In McLaren Macomb, an employee was promised a severance payment in exchange for execution of a severance agreement which contained, among other provisions, confidentiality and non-disparagement provisions, as well as remedies to the employer for any breach by the employee of the agreement, including claw back of the severance payment. The NLRB first determined that the confidentiality and non-disclosure provisions of the agreement were overbroad so as to limit the protections of Section 7 of the NLRA, which prohibits an employer’s interference, restraint, or coercion over an employee’s claims regarding labor practices. Indeed, in overturning NLRB precedent on the same matter, the Board stated that the “broad scope” of Section 7 must be read to provide wide protection in favor of employees, and that prohibiting an employee from discussing “the workplace” in exchange for a payment of severance (and at risk of further legal action and claw back of the payment in the event of a breach) constitutes such interference, restraint, or coercion over the employee’s complaint rights.

Further, the NLRB held that non-disparagement provisions prohibiting employees from making any disparaging or damaging statements against their employer, even in exchange for a severance payment, had the same chilling effect over their Section 7 rights. To clarify, the Board made sure to note that the NLRA’s protections applied to all employees—including former employees—thus, even if not actively employed at the time of the agreement or consideration, these provisions would still invalidate a severance agreement.

The confidentiality and non-disparagement provisions at issue in McLaren Macomb are widely used in employment and separation agreements, often as a matter of course, by employers.

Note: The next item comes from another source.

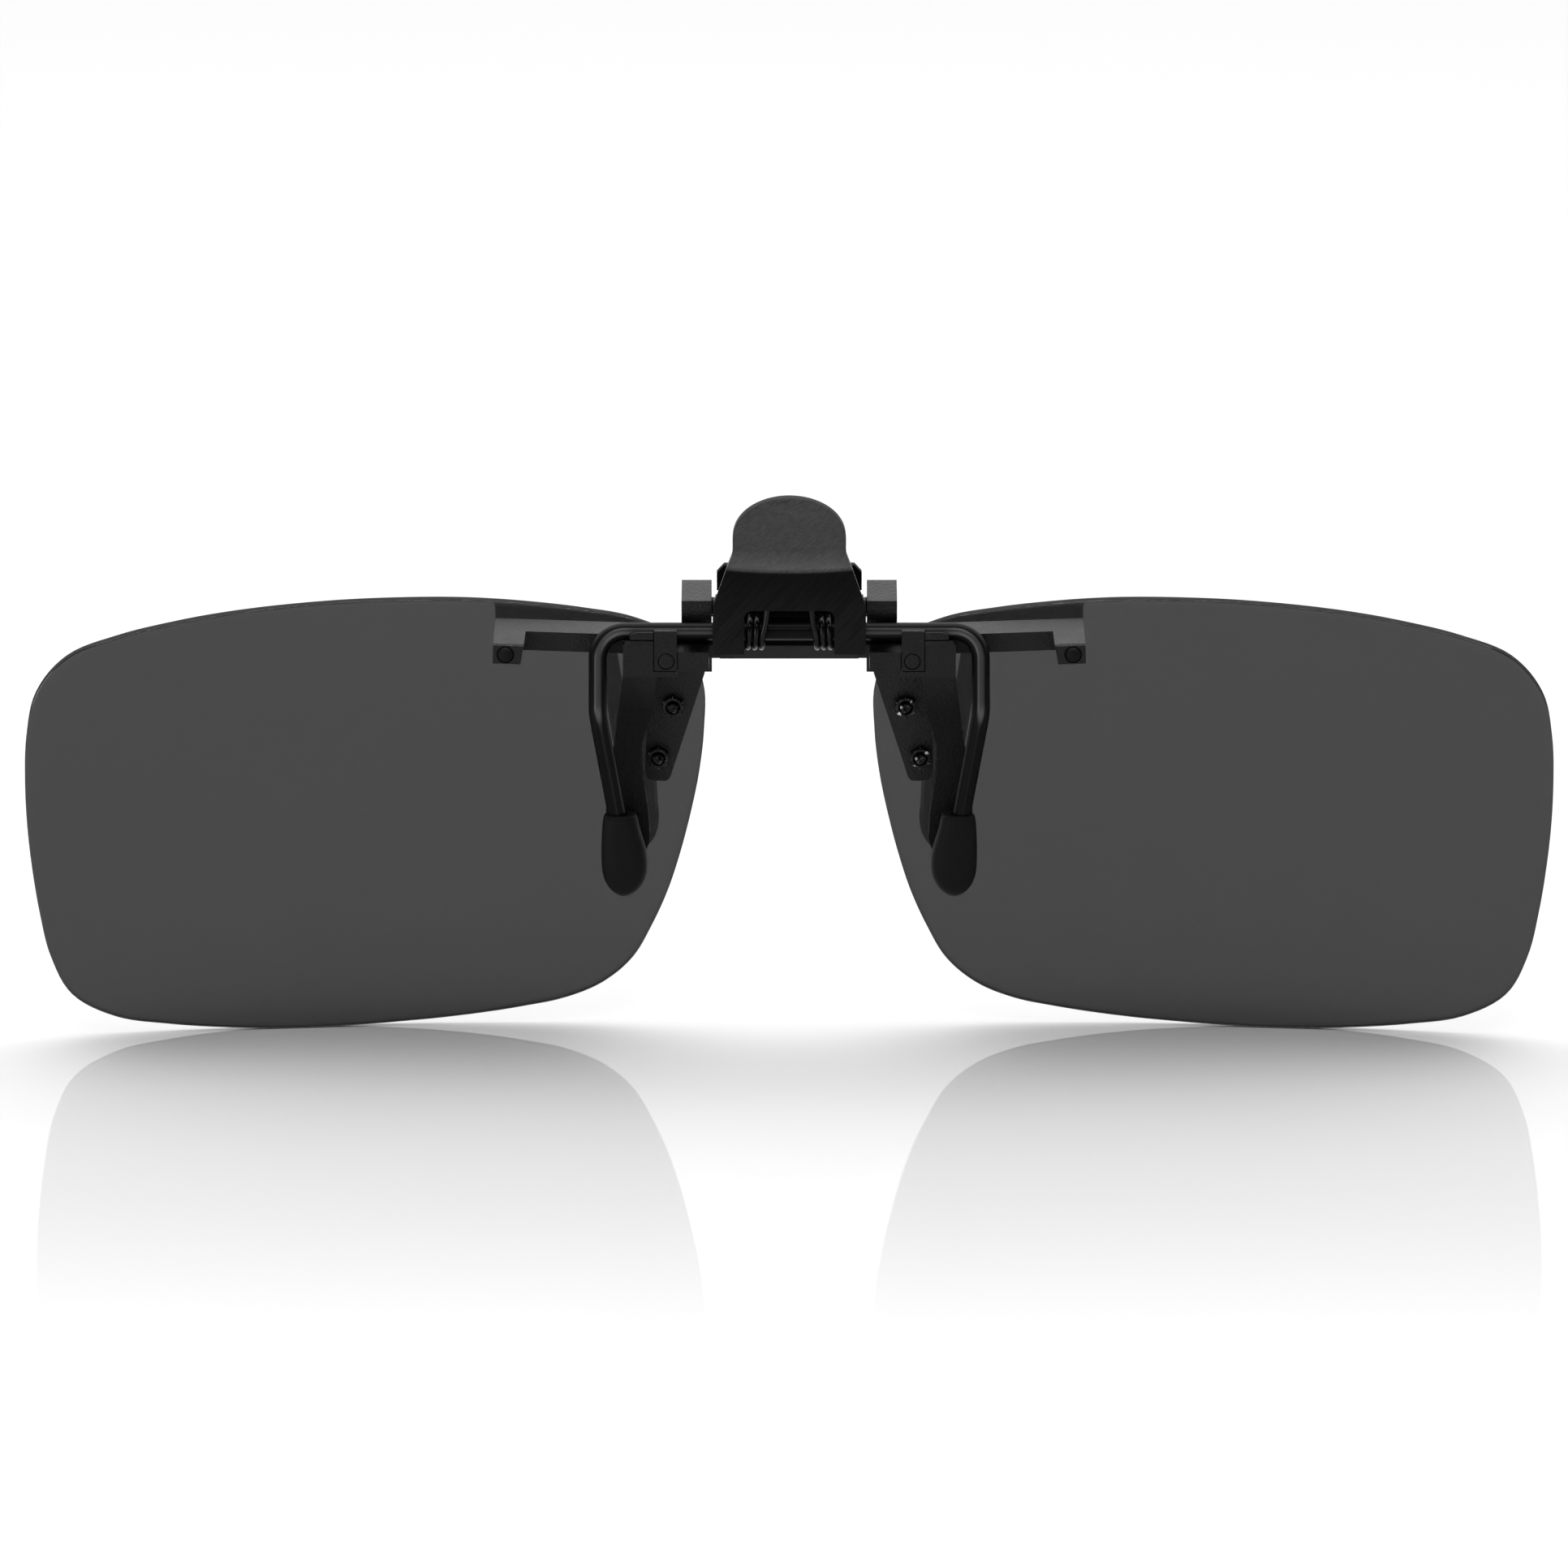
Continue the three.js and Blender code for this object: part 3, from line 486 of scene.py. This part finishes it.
def lens_rings():
    N = 288
    base = []
    for k in range(N):
        a = 2 * math.pi * k / N
        r = outline_radius(a) - 0.012
        base.append(Vector((r * math.cos(a), r * math.sin(a))))
    # inward normals of the outline, for an even rounded edge
    inward = []
    for k in range(N):
        d = base[(k + 1) % N] - base[k - 1]
        inward.append(Vector((-d.y, d.x)).normalized())

    def ring(scale, inset, depth):
        out = []
        for p, n in zip(base, inward):
            q = p * scale + n * inset
            R = LENS_R + depth
            y = math.sqrt(R * R - q.x * q.x - q.y * q.y) - LENS_R
            out.append(LENS_M @ Vector((q.x, y, q.y)))
        return out

    scales = [0.02] + [0.05 + 0.0595 * i for i in range(16)]
    rings = [ring(s, 0, 0) for s in scales]
    e = 0.22
    rings += [ring(1, e + 0.35, 0), ring(1, e, 0)]
    for a in (22, 45, 68, 90):
        a = math.radians(a)
        rings.append(ring(1, e * (1 - math.sin(a)), e * (1 - math.cos(a))))
    for a in (0, 22, 45, 68):
        a = math.radians(a)
        rings.append(ring(1, e * (1 - math.cos(a)), LENS_T - e * (1 - math.sin(a))))
    rings += [ring(1, e, LENS_T), ring(1, e + 0.35, LENS_T)]
    rings += [ring(s, 0, LENS_T) for s in reversed(scales)]
    return rings


_v, _f = rings_mesh(lens_rings())
for side, mirror in (("right", False), ("left", True)):
    ob = make("tinted_lens_" + side, _v, _f, "flip_lenses", TINT, ("lens_" + side,), 40, mirror)
    # the edge is ground, not polished
    ob.data.materials.append(GROUND)
    faces_round = 288
    first = (len(lens_rings()) // 2 - 3) * faces_round
    for p in ob.data.polygons:
        if first <= p.index < first + 5 * faces_round:
            p.material_index = 1

# ------------------------------------------------------------------ hook wire
_pts = fillet(
    [
        (-HOOK_END[0], HOOK_END[1], HOOK_END[2]),
        (-HOOK_LOW[0], HOOK_LOW[1], HOOK_LOW[2]),
        (-HOOK_KINK[0], HOOK_KINK[1], HOOK_KINK[2]),
        (-HOOK_X, 0, 0),
        (HOOK_X, 0, 0),
        HOOK_KINK,
        HOOK_LOW,
        HOOK_END,
    ],
    [6, 3, 2.4, 2.4, 3, 6],
    0.18,
)
_v, _f = rings_mesh(sweep(resample(_pts, 0.5), WIRE_R, 28))
make("bent_hook_wire", _v, _f, "squeeze_lever", WIRE, ("hook_wire",), 40)


# ------------------------------------------------------------------ rubber tips
def tip_rings():
    # height, outer x, inner x, half depth, squareness
    stations = [
        (-16.55, 15.95, 14.1, 0.75, 2.2),
        (-16.50, 16.25, 13.85, 1.02, 2.3),
        (-16.58, 16.48, 13.68, 1.20, 2.4),
        (-16.78, 16.60, 13.58, 1.30, 2.6),
        (-17.2, 16.68, 13.50, 1.36, 2.8),
        (-17.9, 16.73, 13.36, 1.42, 2.9),
        (-18.7, 16.77, 13.12, 1.48, 2.9),
        (-19.5, 16.80, 12.86, 1.54, 2.8),
        (-20.3, 16.80, 12.69, 1.58, 2.7),
        (-21.1, 16.80, 12.62, 1.60, 2.6),
        (-21.9, 16.74, 12.66, 1.58, 2.5),
        (-22.6, 16.56, 12.84, 1.50, 2.4),
        (-23.2, 16.25, 13.16, 1.34, 2.3),
        (-23.65, 15.86, 13.58, 1.10, 2.2),
        (-23.95, 15.42, 14.02, 0.78, 2.1),
        (-24.12, 15.0, 14.42, 0.40, 2.0),
    ]
    rings = []
    n = 48
    for z, xo, xi, hy, p in stations:
        cx, hx = (xo + xi) / 2, (xo - xi) / 2
        ring = []
        for k in range(n):
            a = 2 * math.pi * k / n
            c, s = math.cos(a), math.sin(a)
            ring.append(Vector((cx + hx * math.copysign(abs(c) ** (2 / p), c), -0.95 + hy * math.copysign(abs(s) ** (2 / p), s), z)))
        rings.append(ring)
    # the mouth: a round socket that the wire goes into
    d = (Vector(HOOK_LOW) - Vector(HOOK_KINK)).normalized()
    mouth = []
    for rad, deep in ((WIRE_R + 0.22, 0.0), (WIRE_R + 0.09, 0.1), (WIRE_R + 0.05, 0.5)):
        c = Vector(HOOK_LOW) - d * (0.02 - deep) + Vector((-0.13 * 0, 0, 0.18))
        ring = []
        for k in range(n):
            a = 2 * math.pi * k / n
            ring.append(Vector((c.x + rad * math.cos(a), c.y + rad * math.sin(a), c.z - deep * 0.2)))
        mouth.append(ring)
    return list(reversed(mouth)) + rings


_v, _f = rings_mesh(tip_rings())
for side, mirror in (("right", False), ("left", True)):
    tip = make("soft_tip_" + side, _v, _f, "squeeze_lever", RUBBER, ("rubber_tip_" + side,), 60, mirror)
    sub = tip.modifiers.new("smooth", "SUBSURF")
    sub.levels = sub.render_levels = 1


# ------------------------------------------------------------------ torsion spring
def spring_points():
    half = [Vector((0.0, -1.18, 3.15)), Vector((1.0, -1.18, 3.15)), Vector((1.65, -1.18, 2.9)), Vector((1.95, -1.18, 2.2)), Vector((2.1, -1.3, 1.1))]
    n = int(SPRING_TURNS * 12)
    for i in range(n + 1):
        a = math.pi + 2 * math.pi * i / 12
        half.append(Vector((2.36 + SPRING_PITCH * i / 12, SPRING_R * math.cos(a), SPRING_R * math.sin(a))))
    half += [Vector((4.1, 0.8, -1.5)), Vector((4.5, 1.5, -1.5)), Vector((4.6, 2.2, -1.5))]
    other = [Vector((-p.x, p.y, p.z)) for p in reversed(half[1:])]
    return catmull(other + half, 5)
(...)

Although the NLRB decision is not binding on any court, employees can bring complaints against employers to the NLRB.  As such, employers should revise any such agreements to comport with Section 7 and Section 8(a)(1) of the NLRA.

SCOTUS – Helix Energy Solutions v. Hewitt

The U.S. Supreme Court published its opinion in Helix Energy Solutions Group, Inc. v. Hewitt, on February 22, 2023. In its decision, the Court clarified important portions of the FLSA and the threshold standards for meeting the “bona fide executive” exemption. The Court held that to qualify for this exemption, an employee must satisfy the salary basis requirements applicable to employees who are both considered “highly compensated” and who do not make enough annual compensation to meet the threshold.

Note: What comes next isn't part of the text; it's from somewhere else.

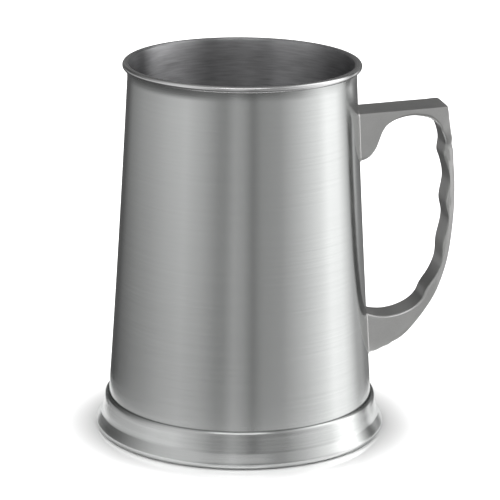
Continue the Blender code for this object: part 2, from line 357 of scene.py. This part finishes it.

The plaintiff in Hewitt was an offshore oil rig worker who frequently worked well above 40 hours per week. The plaintiff was paid a daily rate, which was due to him only for the days in which he actually worked. Although the plaintiff received a regular paycheck once every two weeks, this paycheck varied depending on how many days per pay period he worked. The plaintiff made more than $200,000 per year based on his daily rate alone. The defendant company classified Mr. Hewitt as an exempt employee under the “bona fide executive” exemption. The company alleged that Mr. Hewitt supervised employees, directed the employer’s operations with respect to his team, and made well over the minimum compensation threshold applicable to the executive exemption.

Employees properly classified as “exempt” under the FLSA are not entitled to overtime. Exempt employees include administrative, professional, or executive employees, with regulations outlining the requirements of each. The “bona fide executive” standard has been established through, according to the Court, “two separate and slightly different rules, one ‘general rule’ applying to employees making less than $100,000 in annual compensation, and a different rule addressing ‘highly compensated employees’ (HCEs) who make at least $100,000 per year” pursuant to 29 CFR §§541.100, 541.601(a) and (b)(1).

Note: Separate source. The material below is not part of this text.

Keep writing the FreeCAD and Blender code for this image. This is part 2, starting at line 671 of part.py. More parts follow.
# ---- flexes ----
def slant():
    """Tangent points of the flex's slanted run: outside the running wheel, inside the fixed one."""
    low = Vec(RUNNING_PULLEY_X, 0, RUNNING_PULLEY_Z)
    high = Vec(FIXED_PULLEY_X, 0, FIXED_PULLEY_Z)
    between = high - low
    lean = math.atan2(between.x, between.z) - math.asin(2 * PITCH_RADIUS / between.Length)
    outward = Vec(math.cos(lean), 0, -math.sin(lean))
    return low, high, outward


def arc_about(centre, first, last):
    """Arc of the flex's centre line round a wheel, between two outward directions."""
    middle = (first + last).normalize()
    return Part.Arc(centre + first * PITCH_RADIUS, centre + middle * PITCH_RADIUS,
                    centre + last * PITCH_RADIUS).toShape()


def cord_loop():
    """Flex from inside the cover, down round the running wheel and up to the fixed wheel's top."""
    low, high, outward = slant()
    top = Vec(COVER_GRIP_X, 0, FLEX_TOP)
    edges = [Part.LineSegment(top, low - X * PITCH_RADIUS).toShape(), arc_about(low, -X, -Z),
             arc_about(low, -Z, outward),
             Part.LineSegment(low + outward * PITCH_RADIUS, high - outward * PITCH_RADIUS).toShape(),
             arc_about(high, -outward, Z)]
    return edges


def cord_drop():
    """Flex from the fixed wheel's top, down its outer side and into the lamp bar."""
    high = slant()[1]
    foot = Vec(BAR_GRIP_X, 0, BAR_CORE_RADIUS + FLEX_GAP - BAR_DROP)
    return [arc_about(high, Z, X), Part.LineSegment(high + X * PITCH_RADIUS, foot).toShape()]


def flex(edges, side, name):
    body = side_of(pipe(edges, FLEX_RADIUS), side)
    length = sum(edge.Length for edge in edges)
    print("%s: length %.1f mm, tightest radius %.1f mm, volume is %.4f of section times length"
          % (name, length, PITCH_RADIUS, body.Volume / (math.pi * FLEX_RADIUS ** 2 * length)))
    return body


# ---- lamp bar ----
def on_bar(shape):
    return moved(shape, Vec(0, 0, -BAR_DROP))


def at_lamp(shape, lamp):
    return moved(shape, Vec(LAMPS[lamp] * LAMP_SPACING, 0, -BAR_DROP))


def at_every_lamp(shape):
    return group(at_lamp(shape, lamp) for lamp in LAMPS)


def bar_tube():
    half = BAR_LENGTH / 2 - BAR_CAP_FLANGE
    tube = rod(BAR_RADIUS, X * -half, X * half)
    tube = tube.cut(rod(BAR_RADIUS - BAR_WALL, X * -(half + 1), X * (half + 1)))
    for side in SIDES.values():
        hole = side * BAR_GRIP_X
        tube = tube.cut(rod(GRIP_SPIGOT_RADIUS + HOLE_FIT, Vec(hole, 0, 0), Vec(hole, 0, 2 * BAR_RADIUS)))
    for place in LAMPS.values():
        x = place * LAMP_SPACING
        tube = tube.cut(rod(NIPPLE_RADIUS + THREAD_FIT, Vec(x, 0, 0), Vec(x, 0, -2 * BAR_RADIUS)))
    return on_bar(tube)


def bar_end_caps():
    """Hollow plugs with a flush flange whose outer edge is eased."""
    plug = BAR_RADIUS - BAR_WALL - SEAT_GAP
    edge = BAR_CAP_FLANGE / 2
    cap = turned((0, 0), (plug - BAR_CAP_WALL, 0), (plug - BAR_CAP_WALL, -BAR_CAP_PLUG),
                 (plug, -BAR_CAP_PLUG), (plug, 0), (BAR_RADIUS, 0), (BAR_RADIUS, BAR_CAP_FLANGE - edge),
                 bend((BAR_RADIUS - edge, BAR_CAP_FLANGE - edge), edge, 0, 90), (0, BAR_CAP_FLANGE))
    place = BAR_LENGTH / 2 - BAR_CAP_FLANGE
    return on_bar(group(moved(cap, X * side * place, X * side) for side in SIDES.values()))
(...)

On review, the Court was tasked with one singular determination: whether the plaintiff met the “salary basis” test of the bona fide executive exemption standard. The Court ruled that he did not, thus was non-exempt and entitled to overtime.

The Court observed that HCEs are subject to a slightly modified exemption duties test. In the case of HCEs who fit within the bona fide executive subcategory,[1] the employee must regularly perform at least one of the enumerated executive duties provided in the regulations, rather than all three. Bona fide executives who do not meet the HCE threshold must satisfy all of the executive duties in the regulations: (1) their primary job is management; (2) they regularly direct the work of others; and (3) they have authority to hire and fire. Both non-HCEs and HCEs must be paid the salary rate of $455/week and be compensated on a salary basis to be classified as exempt.

The salary rate threshold was easily satisfied in this case where the employee made well over $100,000 per year in compensation. Further, there was no dispute before the Court as to whether the employee was performing at least one of the executive duties under the FLSA. Thus, to be considered exempt, the employee had to be paid on a salary basis.

The salary basis test asks whether an employee is regularly paid the same weekly amount regardless of the hours or days worked in a given pay period. Employers also may establish this test by “guaranteeing” a minimum of $455 per week, thus a regular paycheck of at least the minimum salary threshold. However, where an employee’s compensation is computed on an hourly, daily, or shift basis, their compensation structure will not satisfy the salary basis test, and they will not be considered exempt. In Hewitt, the oil rig worker was paid a daily rate and was not guaranteed a minimum salary, nor did he receive pay even for days on which he did not perform any work. Although this particular employee ended up working nearly every day, the Court clarified that a handsome paycheck, alone, will not transform an otherwise non-exempt employee into a bona fide executive under the FLSA regulations.

Employers should always carefully consider exemption status when creating or revisiting roles and position descriptions in their workforce. Exemption status offers fertile ground for workers to bring claims against employers, and these claims can quickly gain widespread impact—where one worker proves they are misclassified, the evidence can often be applied to other similarly situated employees. As demonstrated by this case, a highly compensated employee is not sufficient for classification as an exempt employee and the courts will strictly interpret the “salary basis” test. Thus, it is imperative that employers be mindful of the strict salary basis requirements under the FLSA.

[1] While the Court was only concerned with the executive exemption in Hewitt, HCEs also can be those in administrative or professional positions. Those employees are subject to different duties as described in the relevant regulations.